I’ve read Pedro Páramo nine times, both the Lysander Kemp and the Marget Sayers Peden translations. The only Spanish version I’ve read is the one published by Editorial RM in 2010. The new Grove Press edition has added two delightful additions to Pedro Páramo. The cover photograph, taken by Rulfo in Oaxaca, Mexico in 1955, shows a hedge of towering cacti whose shadows loom like guardians over the land. Rulfo was also an accomplished photographer.

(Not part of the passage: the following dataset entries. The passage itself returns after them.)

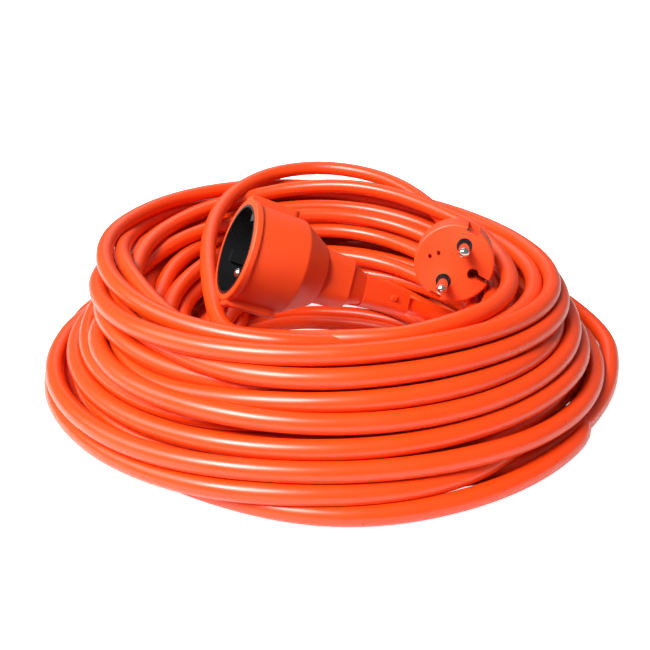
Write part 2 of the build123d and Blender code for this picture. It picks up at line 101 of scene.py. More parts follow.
# ------------------------------------------------------------------ shared shader effects
def new_group(name: str, inputs: Sequence[Skin], outputs: Sequence[Skin]) -> bpy.types.NodeTree:
    """Make an empty node group with float inputs and outputs.

    Args:
        name: the group's name.
        inputs: the inputs.
        outputs: the outputs.

    Returns:
        The group, with its input and output nodes in place.
    """
    group = bpy.data.node_groups.new(name, "ShaderNodeTree")
    for label in inputs:
        group.interface.new_socket(label.value, in_out="INPUT", socket_type="NodeSocketFloat")
    for label in outputs:
        group.interface.new_socket(label.value, in_out="OUTPUT", socket_type="NodeSocketFloat")
    group.nodes.new("NodeGroupInput").name = "in"
    group.nodes.new("NodeGroupOutput").name = "out"
    return group


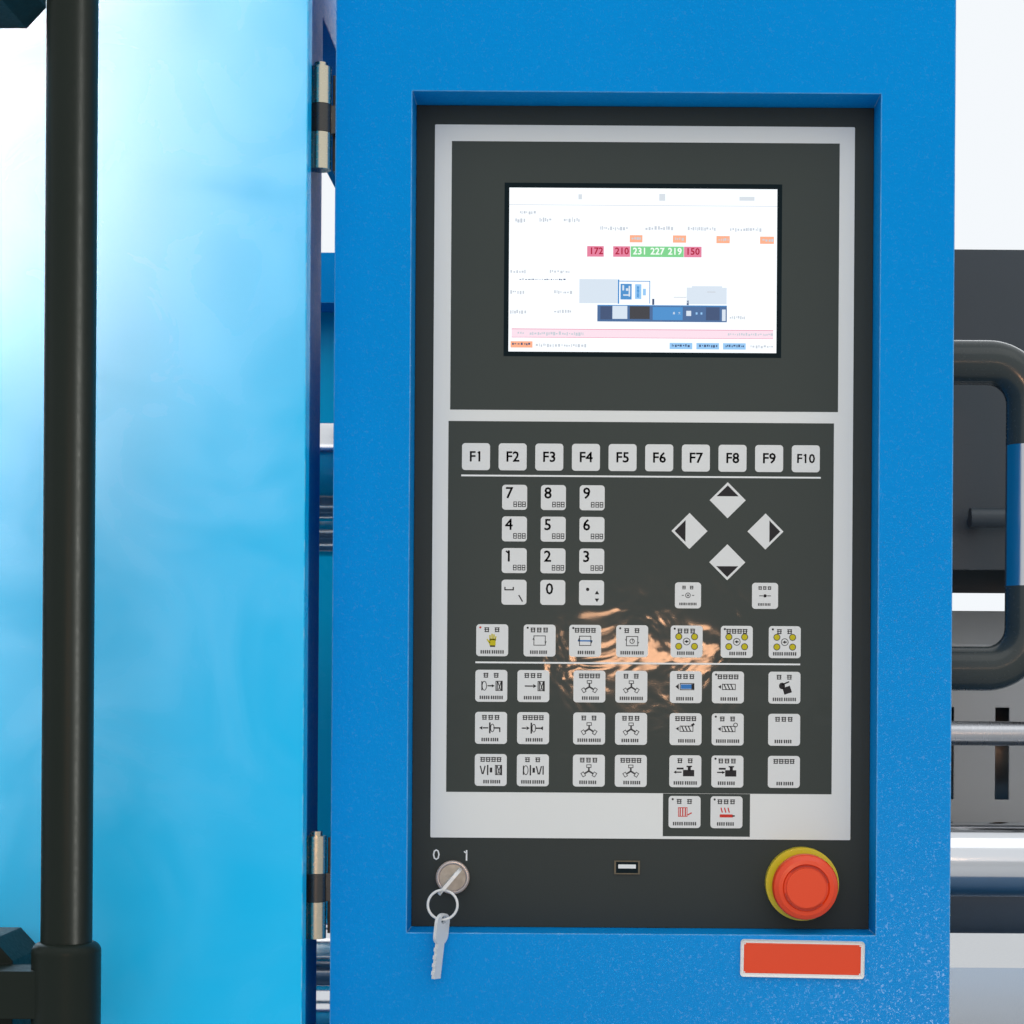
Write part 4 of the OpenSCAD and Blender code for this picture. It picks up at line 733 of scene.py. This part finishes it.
def keySigns(y):
    words = []
    tall, bold = signs["digitTall"], signs["digitBold"]
    for n, (x, z, w, h) in enumerate(keys["function"]):
        size = signs["functionTall"][n == 9]
        words.append(addText("F" + str(n + 1), *onFilm(x, z + signs["functionDown"]), size, y, "blackInk"))
    right, down = signs["digitAt"]
    for sign, (x, z, w, h) in zip(keys["digits"], keys["digit"]):
        words.append(addText(sign, *onFilm(x + right, z + down), tall, y, "blackInk", bold))
    x, z, w, h = keys["digit"][10]
    right, down = signs["zeroAt"]
    words.append(addText("0", *onFilm(x + right, z + down), tall, y, "blackInk", bold))
    return words


def makeLegends():
    y = keyY - signs["lift"]
    piece = drawPieces("key_pictures", keyMarks(), legendInks, y)
    piece = joinAll([piece] + keySigns(y))
    piece.name = "key_pictures"
    finishPiece(piece, signs["thick"], "control_box")


makeLegends()
print("key legends made")

# Light faces of the keys, laid on the embossed keys
keyCaps = {"inset": .35, "radius": 1.8, "thick": .00002}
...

The other inclusion is Weatherford’s translator notes, which detail his process and give insights into how his translation – the best translation of this book in the English language – was created. I read this edition twice for this article. Hopefully, this new translation will bring greater attention to Rulfo as an artist and see his work more widely read in English. Rodrigo Prieto’s forthcoming Netflix adaption, the first in over 50 years, will help expose a new audience to Pedro Páramo and Juan Rulfo’s artful writing.
“What exactly do you understand?” is a key question posed in Pedro Páramo. The “you” within the question is the reader. Many who’ve read and studied Pedro Páramo, including the Nobel laureate Gabriel García Márquez, who wrote the forward included in this edition, search for Rulfo’s “rare wisdom” in the book. The more I return to this story, the more I’m convinced that its greatest achievement is the rejection of certainty. In taking us to Comala and Media Luna, Rulfo shows us the ethereal and reveals that certainty is for charlatans.
Grove Press’ recent edition of Pedro Páramo gives readers a new way of experiencing a masterpiece of world literature. Be brave. A reader’s relationship to literature permanently changes after reading Pedro Páramo.